[start]
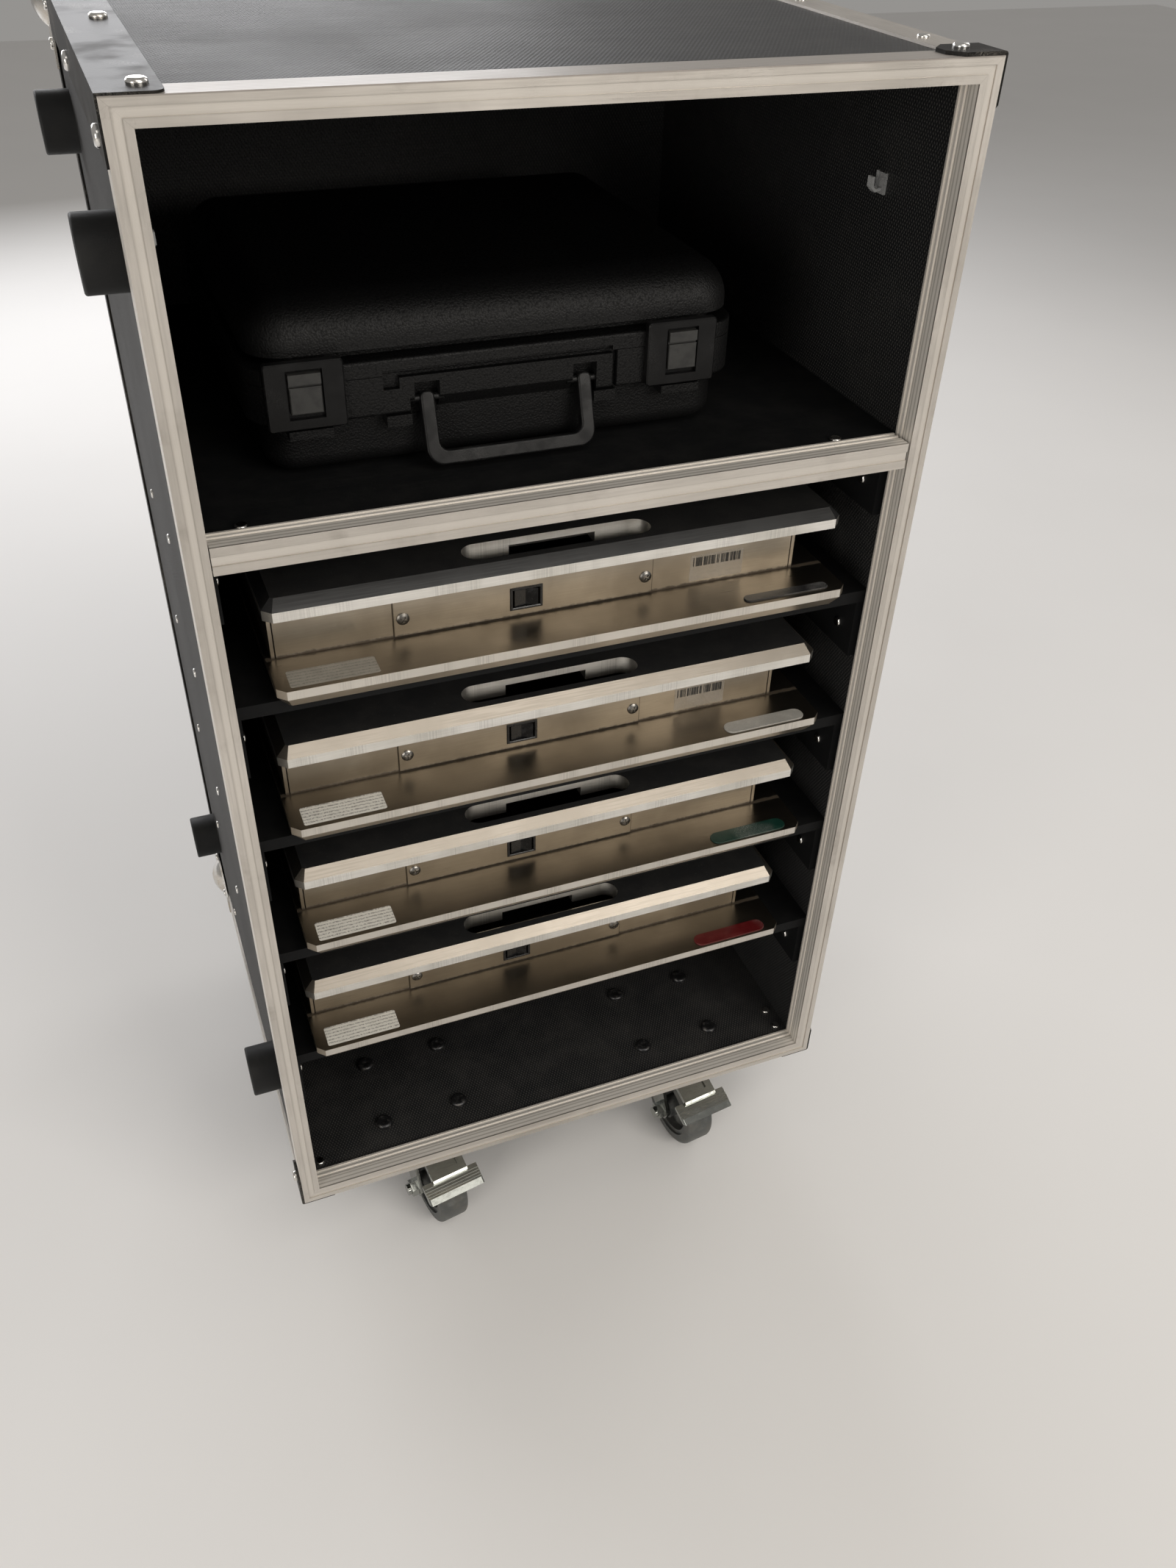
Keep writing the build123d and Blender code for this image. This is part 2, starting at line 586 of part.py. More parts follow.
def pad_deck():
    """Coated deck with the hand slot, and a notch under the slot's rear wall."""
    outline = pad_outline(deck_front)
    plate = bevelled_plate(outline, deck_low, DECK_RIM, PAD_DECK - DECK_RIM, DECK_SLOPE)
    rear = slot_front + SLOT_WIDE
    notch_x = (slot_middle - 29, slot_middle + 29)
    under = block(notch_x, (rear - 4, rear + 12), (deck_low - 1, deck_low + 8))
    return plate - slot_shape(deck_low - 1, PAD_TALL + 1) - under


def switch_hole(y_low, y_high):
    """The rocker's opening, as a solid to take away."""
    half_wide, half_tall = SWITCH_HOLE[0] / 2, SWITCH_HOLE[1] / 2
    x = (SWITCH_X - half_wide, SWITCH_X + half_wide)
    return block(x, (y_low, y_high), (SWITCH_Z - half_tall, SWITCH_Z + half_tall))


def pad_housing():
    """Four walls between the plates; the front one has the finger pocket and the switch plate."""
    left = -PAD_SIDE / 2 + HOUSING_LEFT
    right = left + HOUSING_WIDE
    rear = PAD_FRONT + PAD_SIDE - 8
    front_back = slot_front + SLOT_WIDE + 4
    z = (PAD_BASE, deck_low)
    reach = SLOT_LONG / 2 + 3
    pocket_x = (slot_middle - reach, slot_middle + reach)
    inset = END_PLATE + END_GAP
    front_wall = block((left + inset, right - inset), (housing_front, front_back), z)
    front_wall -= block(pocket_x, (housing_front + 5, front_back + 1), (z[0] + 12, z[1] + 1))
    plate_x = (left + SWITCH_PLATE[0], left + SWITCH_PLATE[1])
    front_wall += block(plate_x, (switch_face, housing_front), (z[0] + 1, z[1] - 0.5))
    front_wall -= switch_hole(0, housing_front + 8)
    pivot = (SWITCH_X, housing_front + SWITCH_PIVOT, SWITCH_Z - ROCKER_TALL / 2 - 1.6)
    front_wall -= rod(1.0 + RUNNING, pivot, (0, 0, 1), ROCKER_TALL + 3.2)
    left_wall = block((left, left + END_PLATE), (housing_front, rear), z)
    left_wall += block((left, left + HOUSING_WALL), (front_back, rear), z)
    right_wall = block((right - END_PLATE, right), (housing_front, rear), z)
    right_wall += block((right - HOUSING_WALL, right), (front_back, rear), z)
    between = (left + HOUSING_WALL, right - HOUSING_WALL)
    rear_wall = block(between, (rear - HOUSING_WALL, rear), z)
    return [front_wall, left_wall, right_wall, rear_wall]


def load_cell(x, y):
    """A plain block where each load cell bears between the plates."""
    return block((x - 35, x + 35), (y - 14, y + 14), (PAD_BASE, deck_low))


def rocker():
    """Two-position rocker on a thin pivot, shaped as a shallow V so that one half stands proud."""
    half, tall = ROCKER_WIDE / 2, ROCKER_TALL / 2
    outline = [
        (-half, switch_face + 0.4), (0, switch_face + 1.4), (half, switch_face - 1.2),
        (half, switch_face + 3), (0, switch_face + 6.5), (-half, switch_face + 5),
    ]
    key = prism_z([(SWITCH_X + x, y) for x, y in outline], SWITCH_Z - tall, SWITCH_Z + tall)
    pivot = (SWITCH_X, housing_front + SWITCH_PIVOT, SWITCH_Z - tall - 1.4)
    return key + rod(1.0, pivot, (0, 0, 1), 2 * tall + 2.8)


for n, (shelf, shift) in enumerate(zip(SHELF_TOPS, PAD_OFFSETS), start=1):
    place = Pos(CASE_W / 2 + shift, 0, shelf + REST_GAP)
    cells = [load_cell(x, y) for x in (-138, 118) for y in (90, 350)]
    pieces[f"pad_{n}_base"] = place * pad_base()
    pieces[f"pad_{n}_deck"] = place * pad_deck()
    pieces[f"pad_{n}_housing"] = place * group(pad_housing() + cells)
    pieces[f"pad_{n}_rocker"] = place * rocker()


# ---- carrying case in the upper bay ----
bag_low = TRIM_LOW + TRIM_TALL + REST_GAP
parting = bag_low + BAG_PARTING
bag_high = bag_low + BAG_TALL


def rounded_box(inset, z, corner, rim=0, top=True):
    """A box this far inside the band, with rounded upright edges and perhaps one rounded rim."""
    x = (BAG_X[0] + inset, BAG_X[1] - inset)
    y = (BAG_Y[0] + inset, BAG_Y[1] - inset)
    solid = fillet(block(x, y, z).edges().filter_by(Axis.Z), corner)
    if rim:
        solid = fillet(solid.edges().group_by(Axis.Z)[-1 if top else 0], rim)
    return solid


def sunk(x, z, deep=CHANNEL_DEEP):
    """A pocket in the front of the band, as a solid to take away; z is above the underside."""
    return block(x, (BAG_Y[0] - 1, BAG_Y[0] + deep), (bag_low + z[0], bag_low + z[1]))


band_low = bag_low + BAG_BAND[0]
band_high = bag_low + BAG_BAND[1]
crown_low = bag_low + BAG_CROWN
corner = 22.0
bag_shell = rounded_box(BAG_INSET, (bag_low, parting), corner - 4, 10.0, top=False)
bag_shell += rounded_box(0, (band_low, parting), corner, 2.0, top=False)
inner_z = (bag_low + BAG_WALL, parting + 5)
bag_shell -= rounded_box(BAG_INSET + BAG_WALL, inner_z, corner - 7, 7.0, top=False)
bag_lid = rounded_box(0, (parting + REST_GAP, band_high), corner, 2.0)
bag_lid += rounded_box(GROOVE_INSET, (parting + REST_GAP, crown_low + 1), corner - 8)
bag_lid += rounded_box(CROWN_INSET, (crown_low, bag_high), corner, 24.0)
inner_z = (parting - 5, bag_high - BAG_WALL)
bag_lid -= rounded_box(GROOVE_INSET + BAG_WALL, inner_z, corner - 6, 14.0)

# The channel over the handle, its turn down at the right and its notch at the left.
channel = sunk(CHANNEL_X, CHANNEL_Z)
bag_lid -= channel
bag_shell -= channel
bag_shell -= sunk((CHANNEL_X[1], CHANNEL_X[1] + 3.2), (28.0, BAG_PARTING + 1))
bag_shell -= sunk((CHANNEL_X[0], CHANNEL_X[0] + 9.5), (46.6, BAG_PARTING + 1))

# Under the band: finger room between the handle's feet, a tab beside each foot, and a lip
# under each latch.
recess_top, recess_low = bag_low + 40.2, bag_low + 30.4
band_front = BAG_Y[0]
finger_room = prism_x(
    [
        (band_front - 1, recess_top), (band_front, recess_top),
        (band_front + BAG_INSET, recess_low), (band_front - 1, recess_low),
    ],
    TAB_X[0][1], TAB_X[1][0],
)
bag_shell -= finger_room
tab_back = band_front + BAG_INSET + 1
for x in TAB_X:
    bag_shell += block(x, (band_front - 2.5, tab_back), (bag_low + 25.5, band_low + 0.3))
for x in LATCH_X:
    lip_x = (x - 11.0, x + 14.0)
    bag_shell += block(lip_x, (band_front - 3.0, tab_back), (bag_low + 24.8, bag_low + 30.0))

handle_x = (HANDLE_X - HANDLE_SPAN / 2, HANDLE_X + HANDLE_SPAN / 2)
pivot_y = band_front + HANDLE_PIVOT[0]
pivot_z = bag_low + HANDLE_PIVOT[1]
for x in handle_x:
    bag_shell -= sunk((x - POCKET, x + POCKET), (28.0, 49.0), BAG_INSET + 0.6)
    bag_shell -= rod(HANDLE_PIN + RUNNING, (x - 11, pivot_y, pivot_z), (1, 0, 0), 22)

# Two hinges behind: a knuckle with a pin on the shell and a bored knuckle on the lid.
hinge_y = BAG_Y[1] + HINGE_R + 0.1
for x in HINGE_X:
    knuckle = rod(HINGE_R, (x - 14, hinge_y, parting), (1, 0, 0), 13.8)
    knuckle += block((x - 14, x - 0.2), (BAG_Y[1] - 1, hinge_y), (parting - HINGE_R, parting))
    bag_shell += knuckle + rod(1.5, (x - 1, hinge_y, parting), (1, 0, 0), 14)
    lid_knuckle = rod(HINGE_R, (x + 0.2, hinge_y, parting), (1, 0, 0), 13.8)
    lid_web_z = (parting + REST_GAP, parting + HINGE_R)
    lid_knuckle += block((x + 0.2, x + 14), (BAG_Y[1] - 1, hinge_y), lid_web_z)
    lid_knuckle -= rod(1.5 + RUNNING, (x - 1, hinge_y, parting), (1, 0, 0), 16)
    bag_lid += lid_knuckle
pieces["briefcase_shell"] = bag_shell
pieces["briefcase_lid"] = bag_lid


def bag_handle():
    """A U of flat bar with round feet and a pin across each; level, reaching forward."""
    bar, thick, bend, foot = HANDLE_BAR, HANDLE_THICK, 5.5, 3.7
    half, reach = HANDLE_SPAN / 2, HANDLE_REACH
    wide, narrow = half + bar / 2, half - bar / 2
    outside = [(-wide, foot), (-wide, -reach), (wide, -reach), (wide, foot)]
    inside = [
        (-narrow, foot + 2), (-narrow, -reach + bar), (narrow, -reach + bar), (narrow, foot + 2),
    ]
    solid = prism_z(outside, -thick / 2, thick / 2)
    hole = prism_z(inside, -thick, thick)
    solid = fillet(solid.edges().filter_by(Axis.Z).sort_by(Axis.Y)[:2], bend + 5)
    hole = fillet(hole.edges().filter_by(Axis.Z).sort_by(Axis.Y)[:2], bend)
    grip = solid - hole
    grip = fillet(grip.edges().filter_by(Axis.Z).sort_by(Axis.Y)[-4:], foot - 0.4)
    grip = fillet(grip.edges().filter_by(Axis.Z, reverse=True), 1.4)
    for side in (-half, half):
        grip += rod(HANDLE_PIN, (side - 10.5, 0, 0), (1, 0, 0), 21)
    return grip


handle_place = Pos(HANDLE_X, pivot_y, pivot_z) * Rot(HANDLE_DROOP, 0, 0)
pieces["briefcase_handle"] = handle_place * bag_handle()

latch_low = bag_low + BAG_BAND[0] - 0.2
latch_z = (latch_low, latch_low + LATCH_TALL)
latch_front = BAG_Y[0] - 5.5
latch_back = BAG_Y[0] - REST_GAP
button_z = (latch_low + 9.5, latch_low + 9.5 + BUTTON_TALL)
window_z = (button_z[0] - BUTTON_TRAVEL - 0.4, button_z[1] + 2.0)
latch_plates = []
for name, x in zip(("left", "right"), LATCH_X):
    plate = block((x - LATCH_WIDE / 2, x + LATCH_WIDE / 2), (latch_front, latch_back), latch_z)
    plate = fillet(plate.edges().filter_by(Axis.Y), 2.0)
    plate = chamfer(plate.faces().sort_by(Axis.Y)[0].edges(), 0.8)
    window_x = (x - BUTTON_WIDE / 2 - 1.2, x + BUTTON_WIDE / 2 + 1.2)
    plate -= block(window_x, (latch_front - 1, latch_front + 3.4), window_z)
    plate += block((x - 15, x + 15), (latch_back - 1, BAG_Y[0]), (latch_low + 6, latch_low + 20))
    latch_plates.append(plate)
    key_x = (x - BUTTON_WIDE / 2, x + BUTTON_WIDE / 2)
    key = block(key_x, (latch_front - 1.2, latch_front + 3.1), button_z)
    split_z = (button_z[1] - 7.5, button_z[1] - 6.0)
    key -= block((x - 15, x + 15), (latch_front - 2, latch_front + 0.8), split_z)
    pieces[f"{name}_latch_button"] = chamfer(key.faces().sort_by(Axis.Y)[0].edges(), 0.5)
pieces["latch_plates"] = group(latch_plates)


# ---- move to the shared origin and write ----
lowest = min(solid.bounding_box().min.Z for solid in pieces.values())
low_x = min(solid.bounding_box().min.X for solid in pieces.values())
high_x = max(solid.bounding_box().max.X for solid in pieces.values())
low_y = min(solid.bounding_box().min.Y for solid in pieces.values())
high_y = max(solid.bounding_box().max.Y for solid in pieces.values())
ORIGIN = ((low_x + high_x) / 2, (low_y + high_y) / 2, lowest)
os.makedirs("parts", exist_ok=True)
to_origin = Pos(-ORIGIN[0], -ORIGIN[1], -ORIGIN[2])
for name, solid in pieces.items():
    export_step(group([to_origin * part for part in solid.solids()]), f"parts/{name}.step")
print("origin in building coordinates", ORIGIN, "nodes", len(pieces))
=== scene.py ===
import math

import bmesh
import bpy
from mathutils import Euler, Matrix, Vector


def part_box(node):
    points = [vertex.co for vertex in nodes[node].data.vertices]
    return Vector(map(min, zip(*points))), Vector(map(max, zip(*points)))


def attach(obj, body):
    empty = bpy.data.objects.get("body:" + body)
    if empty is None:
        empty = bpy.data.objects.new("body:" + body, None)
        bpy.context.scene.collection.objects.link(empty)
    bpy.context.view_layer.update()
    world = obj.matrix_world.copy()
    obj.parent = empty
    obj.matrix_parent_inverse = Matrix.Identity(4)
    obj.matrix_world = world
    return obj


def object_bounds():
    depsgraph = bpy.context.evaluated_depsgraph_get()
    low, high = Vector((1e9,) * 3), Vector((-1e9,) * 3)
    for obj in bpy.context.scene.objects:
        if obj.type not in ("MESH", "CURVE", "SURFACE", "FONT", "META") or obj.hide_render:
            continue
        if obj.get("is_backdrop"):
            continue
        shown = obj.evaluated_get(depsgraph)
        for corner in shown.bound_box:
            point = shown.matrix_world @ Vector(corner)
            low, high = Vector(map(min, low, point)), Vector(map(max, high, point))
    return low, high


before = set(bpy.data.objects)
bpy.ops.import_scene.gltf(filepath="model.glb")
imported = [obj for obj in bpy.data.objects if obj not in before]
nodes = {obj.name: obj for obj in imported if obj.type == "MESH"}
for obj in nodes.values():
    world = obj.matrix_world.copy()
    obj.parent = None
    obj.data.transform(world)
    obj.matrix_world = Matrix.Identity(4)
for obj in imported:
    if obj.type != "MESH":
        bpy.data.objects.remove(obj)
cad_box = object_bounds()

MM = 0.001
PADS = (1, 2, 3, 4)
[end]
• **Problem to work on**: Write out, unaltered, the lines from the opening of the listing through the line that includes "return plate - slot_shape(deck_low".

• **Exercise output**:
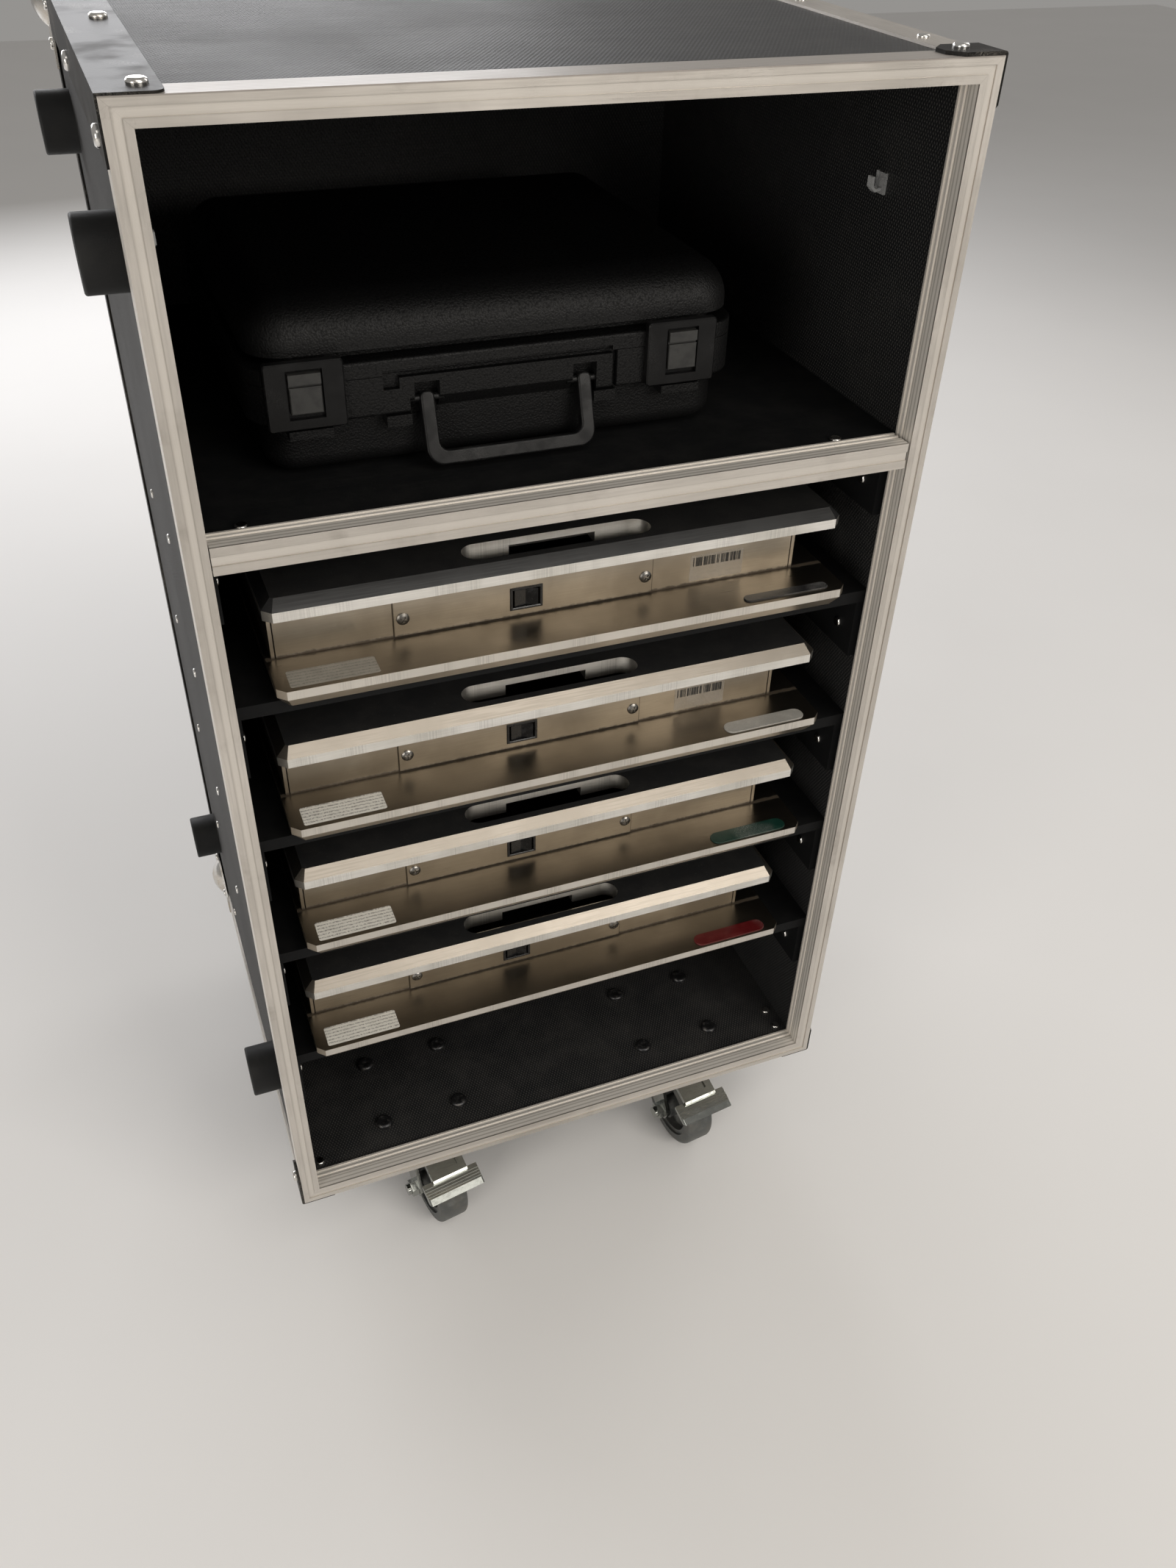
Keep writing the build123d and Blender code for this image. This is part 2, starting at line 586 of part.py. More parts follow.
def pad_deck():
    """Coated deck with the hand slot, and a notch under the slot's rear wall."""
    outline = pad_outline(deck_front)
    plate = bevelled_plate(outline, deck_low, DECK_RIM, PAD_DECK - DECK_RIM, DECK_SLOPE)
    rear = slot_front + SLOT_WIDE
    notch_x = (slot_middle - 29, slot_middle + 29)
    under = block(notch_x, (rear - 4, rear + 12), (deck_low - 1, deck_low + 8))
    return plate - slot_shape(deck_low - 1, PAD_TALL + 1) - under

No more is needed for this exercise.